RAW DATA
┄┄┄┄┄┄

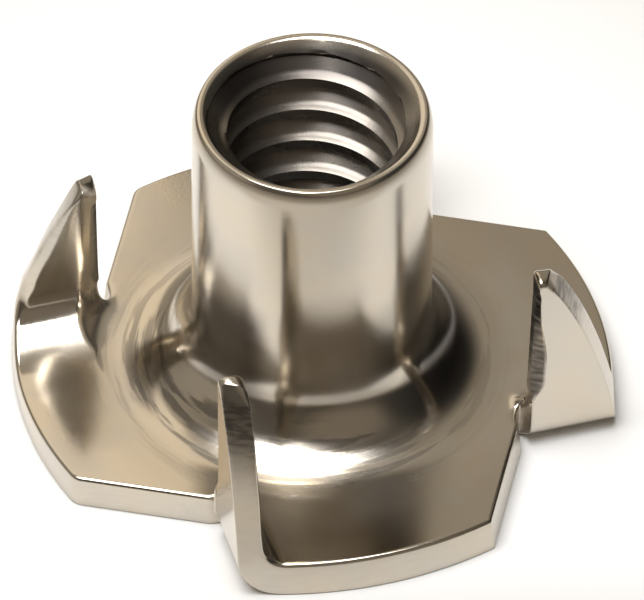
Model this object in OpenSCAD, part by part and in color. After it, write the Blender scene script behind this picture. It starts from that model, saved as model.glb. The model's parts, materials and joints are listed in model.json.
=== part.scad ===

┄┄┄┄┄┄

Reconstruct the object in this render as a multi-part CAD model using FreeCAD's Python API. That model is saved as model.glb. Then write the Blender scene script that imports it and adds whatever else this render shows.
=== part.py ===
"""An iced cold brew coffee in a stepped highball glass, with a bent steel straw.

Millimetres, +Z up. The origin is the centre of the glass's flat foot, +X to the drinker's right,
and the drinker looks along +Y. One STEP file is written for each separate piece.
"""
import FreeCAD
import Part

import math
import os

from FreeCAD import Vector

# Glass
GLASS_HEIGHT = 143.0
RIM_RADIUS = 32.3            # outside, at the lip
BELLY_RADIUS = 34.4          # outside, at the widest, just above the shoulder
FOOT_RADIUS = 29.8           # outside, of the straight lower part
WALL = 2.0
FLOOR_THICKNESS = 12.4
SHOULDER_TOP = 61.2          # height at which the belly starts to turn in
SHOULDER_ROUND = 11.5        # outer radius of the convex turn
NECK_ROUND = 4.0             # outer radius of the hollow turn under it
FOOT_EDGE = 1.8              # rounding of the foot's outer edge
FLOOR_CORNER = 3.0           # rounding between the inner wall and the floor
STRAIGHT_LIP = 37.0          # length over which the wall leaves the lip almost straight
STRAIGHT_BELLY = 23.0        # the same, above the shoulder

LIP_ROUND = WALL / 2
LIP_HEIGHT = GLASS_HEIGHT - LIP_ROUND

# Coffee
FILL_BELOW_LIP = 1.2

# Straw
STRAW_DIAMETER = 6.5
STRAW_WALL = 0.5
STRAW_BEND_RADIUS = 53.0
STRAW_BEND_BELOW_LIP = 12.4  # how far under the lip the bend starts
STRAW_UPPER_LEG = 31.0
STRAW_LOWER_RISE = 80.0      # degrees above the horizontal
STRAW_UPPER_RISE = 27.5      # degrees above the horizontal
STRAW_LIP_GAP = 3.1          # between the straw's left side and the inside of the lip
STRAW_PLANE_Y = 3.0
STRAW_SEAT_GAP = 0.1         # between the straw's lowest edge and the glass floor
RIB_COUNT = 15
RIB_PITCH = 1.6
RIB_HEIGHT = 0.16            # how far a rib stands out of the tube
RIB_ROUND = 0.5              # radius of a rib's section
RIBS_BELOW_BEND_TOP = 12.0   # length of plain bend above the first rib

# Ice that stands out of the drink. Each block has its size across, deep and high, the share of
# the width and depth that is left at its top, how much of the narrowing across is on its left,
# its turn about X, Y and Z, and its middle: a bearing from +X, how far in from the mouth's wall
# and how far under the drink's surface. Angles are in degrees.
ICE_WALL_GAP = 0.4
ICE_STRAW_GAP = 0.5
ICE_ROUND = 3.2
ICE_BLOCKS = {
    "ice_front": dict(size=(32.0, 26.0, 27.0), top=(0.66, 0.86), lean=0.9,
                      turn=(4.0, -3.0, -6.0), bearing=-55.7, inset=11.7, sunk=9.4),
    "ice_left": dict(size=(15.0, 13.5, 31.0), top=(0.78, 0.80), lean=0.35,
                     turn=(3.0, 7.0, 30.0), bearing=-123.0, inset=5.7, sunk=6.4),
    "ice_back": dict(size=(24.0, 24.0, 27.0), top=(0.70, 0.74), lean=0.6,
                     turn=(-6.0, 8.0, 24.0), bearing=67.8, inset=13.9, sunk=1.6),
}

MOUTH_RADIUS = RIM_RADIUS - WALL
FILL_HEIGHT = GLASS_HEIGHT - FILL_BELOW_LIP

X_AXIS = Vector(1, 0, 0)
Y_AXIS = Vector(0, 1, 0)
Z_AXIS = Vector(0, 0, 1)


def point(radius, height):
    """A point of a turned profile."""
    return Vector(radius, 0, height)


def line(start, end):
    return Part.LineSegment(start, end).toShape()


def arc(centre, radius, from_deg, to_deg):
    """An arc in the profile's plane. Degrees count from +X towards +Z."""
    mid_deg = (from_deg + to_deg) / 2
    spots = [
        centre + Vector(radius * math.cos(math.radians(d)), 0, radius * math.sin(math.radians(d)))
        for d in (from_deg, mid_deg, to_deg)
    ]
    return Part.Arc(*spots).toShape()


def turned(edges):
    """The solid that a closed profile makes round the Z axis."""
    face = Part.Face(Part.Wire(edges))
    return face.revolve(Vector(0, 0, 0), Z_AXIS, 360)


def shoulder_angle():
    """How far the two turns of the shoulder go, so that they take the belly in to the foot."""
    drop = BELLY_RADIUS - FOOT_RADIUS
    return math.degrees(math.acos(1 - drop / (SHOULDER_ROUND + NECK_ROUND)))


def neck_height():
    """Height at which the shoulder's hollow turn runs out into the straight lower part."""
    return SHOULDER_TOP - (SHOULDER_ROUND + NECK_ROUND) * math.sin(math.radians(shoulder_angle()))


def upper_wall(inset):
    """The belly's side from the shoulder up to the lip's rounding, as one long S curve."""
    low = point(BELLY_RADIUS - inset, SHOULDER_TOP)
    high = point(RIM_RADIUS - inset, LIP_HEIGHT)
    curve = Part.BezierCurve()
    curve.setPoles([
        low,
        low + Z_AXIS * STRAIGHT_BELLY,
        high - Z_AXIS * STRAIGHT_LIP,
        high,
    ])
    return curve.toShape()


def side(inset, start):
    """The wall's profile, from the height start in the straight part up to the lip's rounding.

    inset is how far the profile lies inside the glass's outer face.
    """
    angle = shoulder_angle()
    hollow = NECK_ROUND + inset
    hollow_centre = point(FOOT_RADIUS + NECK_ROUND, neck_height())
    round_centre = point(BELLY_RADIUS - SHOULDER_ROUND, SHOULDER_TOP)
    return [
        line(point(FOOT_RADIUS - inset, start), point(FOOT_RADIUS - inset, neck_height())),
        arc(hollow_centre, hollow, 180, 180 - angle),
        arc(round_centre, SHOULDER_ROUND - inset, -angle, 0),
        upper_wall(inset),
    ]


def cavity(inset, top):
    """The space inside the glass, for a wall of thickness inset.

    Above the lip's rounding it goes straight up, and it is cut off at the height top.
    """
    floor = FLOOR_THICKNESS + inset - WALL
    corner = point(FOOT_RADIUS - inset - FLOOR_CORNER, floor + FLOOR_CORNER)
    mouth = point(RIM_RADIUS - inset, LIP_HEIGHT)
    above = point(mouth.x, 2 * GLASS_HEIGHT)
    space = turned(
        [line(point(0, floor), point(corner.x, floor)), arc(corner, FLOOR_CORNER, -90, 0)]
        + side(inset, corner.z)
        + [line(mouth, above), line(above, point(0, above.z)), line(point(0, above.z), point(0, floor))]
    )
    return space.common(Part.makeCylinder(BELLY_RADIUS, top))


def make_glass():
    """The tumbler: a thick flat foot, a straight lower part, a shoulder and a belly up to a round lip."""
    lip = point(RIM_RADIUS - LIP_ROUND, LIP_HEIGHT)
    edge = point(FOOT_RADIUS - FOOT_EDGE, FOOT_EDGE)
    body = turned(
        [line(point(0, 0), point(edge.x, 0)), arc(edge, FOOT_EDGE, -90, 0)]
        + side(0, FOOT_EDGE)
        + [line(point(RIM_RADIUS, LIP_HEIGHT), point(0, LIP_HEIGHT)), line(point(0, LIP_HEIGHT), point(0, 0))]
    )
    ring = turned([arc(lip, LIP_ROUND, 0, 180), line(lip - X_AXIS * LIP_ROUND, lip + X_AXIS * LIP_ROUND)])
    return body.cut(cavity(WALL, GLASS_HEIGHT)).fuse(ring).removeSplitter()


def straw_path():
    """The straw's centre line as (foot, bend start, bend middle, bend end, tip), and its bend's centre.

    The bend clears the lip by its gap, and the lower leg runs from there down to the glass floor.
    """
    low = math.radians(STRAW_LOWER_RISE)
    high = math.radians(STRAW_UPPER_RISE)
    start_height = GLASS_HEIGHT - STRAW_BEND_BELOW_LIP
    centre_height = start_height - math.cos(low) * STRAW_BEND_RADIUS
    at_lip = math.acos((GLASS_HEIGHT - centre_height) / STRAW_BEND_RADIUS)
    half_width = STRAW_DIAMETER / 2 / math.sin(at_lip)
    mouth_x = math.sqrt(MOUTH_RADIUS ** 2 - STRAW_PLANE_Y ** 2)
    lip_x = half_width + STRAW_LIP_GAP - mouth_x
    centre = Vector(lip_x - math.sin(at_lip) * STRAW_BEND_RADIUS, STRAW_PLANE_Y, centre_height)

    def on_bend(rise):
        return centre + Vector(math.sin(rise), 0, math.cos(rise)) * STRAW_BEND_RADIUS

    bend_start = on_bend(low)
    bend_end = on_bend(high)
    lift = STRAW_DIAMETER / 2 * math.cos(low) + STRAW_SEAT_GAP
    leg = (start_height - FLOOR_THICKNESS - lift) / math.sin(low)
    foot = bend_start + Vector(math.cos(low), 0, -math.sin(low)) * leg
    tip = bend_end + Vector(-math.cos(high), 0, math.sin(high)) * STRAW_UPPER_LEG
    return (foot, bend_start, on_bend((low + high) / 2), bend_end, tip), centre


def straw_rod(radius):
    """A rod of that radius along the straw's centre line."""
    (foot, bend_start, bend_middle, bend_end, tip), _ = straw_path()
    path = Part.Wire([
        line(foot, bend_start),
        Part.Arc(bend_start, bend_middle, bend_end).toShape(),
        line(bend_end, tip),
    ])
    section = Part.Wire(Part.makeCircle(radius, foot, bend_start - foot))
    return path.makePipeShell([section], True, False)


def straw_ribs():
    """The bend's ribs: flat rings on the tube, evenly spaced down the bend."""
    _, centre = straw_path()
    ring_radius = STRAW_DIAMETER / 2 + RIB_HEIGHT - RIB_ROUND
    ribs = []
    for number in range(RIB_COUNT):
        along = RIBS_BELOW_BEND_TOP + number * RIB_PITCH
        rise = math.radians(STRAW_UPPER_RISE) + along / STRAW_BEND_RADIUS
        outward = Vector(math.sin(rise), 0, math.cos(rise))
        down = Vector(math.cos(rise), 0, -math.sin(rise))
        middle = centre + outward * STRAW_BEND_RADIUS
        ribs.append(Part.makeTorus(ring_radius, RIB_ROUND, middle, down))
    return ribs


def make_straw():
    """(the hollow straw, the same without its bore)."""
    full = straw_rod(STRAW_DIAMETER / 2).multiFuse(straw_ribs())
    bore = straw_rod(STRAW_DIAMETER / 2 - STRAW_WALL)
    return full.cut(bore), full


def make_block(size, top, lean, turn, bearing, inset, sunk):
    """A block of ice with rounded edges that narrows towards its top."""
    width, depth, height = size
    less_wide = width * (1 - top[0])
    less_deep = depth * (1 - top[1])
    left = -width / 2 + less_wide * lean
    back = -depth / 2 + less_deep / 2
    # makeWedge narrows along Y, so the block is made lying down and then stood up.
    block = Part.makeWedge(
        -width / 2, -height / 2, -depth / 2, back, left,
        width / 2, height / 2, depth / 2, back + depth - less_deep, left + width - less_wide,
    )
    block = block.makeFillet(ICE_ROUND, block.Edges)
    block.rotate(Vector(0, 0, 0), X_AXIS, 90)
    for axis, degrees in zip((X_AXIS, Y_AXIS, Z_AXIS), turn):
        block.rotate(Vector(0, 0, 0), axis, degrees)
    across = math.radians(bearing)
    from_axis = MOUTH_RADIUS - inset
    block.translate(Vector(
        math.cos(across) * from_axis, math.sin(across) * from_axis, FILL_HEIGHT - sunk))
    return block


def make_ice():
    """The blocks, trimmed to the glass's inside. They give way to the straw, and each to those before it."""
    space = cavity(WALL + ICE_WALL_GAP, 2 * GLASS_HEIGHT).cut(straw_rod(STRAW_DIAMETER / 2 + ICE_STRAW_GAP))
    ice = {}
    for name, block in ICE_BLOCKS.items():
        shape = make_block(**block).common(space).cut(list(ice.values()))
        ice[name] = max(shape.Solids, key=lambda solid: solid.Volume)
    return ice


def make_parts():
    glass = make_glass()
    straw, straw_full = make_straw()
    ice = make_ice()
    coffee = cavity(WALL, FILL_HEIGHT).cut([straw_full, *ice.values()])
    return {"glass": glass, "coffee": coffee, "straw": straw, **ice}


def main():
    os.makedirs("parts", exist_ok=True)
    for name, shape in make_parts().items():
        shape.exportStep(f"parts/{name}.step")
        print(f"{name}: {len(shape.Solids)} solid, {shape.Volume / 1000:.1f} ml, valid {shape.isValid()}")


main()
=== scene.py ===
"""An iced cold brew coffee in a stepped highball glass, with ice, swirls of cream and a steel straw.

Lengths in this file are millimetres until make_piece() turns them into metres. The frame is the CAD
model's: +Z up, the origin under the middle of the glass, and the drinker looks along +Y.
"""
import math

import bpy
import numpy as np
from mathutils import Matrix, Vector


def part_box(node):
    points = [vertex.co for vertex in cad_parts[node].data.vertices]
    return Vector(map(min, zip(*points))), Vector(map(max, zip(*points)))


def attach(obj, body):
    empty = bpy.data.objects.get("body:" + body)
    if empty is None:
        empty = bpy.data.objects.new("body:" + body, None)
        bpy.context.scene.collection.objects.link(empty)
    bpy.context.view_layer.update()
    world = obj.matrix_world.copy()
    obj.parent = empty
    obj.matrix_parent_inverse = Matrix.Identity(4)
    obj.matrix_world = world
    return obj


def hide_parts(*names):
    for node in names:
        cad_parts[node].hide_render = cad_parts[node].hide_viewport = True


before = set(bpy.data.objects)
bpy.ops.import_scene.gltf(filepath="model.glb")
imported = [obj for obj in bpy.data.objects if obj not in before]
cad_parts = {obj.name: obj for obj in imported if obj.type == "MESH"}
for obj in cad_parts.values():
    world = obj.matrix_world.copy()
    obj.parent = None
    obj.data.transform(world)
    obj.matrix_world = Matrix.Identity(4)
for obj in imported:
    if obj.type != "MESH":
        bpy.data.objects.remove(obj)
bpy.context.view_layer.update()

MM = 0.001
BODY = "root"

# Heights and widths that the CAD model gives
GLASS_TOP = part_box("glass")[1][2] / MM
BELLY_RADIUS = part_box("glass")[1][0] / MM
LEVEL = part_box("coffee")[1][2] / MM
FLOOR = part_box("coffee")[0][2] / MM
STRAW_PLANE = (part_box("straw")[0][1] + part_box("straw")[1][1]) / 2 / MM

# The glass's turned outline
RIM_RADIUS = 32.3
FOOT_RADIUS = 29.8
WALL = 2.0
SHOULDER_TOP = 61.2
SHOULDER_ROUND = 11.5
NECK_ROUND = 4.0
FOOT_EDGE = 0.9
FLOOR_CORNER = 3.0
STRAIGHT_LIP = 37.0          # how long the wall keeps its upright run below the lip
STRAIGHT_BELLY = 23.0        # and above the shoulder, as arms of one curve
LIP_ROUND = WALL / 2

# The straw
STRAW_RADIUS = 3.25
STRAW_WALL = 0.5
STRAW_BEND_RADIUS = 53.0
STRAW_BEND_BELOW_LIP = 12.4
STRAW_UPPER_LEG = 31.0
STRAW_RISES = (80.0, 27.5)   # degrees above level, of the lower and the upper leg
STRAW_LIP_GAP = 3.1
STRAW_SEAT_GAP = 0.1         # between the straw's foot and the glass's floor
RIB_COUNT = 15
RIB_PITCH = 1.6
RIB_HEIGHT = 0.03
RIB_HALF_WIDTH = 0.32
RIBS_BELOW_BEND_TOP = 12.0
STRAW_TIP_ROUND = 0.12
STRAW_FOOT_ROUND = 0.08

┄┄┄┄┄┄

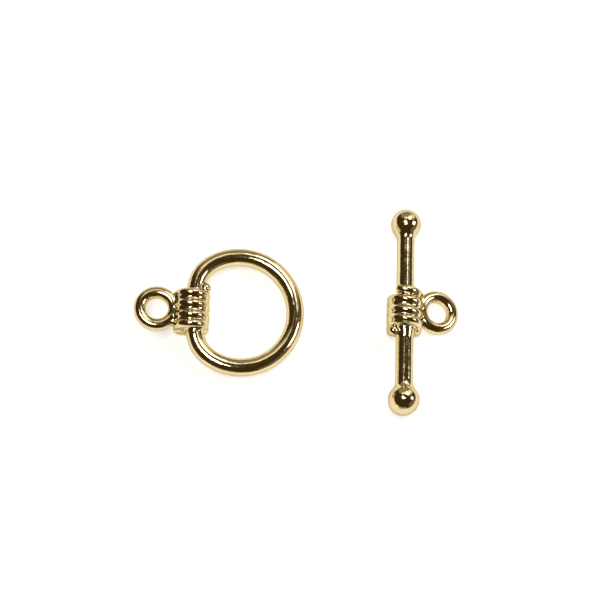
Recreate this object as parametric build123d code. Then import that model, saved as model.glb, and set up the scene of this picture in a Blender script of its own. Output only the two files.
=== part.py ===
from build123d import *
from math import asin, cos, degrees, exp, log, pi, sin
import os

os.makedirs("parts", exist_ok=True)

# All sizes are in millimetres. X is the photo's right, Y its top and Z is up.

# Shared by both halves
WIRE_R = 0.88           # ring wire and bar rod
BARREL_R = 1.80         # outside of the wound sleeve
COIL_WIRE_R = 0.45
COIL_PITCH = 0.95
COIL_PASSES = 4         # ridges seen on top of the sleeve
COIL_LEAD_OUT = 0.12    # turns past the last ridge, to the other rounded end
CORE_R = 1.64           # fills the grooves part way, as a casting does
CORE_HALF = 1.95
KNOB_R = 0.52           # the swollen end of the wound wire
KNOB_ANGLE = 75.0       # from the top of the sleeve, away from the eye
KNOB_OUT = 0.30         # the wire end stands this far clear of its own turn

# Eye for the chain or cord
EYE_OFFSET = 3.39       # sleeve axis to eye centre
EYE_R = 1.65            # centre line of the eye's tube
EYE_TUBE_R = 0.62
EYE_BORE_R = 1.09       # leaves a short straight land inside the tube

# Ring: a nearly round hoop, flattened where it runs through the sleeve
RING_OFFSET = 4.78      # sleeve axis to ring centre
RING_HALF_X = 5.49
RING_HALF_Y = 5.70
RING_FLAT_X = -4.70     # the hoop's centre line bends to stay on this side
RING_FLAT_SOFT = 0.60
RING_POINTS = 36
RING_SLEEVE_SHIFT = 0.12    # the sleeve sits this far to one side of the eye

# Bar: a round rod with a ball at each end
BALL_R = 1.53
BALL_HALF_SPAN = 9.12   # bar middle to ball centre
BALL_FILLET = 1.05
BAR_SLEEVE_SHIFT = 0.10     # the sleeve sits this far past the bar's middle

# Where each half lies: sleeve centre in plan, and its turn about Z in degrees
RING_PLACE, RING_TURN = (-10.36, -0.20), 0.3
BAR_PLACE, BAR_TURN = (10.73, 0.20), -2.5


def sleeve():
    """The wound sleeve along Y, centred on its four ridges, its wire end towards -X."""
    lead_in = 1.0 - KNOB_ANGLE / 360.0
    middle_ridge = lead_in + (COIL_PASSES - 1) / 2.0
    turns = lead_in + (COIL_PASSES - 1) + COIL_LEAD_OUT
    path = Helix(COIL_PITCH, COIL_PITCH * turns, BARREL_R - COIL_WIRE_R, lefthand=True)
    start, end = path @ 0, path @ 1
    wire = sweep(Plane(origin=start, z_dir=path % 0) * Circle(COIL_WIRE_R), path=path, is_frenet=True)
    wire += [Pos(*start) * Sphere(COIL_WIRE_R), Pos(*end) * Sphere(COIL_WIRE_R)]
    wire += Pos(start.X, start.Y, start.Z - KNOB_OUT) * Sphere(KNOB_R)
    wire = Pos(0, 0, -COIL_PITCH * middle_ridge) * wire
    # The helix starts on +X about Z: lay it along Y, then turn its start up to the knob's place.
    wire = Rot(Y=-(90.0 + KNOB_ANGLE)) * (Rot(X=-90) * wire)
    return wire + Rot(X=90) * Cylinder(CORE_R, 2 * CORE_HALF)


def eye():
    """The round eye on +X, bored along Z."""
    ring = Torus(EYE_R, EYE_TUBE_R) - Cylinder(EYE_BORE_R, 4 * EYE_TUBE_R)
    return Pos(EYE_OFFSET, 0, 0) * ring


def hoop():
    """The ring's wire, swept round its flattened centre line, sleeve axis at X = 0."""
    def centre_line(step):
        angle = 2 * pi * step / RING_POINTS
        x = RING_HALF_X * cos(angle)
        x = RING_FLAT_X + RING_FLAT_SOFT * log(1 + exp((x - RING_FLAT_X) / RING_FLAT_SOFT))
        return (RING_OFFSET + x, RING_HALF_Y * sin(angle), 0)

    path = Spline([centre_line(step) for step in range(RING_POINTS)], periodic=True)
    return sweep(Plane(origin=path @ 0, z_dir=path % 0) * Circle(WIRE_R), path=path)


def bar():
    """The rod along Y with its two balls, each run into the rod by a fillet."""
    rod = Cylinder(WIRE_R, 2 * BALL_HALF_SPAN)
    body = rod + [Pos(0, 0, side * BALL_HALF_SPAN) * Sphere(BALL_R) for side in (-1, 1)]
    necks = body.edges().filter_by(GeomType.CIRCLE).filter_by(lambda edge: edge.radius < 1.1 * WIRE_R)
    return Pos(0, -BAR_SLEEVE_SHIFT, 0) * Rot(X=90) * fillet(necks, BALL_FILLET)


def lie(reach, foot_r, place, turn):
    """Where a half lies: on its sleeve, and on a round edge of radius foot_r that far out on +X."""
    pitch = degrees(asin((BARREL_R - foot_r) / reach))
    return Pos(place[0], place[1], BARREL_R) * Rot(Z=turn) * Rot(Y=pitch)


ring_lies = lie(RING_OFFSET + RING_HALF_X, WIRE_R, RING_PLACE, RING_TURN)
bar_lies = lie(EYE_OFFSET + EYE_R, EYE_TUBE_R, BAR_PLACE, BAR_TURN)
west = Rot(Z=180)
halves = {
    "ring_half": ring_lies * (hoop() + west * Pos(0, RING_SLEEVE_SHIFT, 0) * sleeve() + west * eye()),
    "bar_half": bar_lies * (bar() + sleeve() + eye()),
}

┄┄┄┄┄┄

Taking the lines above, repeat exactly those from the line that contains "Recreate this object" through the line that contains "# All sizes", and both of those lines as well. Include nothing else.

Recreate this object as parametric build123d code. Then import that model, saved as model.glb, and set up the scene of this picture in a Blender script of its own. Output only the two files.
=== part.py ===
from build123d import *
from math import asin, cos, degrees, exp, log, pi, sin
import os

os.makedirs("parts", exist_ok=True)

# All sizes are in millimetres. X is the photo's right, Y its top and Z is up.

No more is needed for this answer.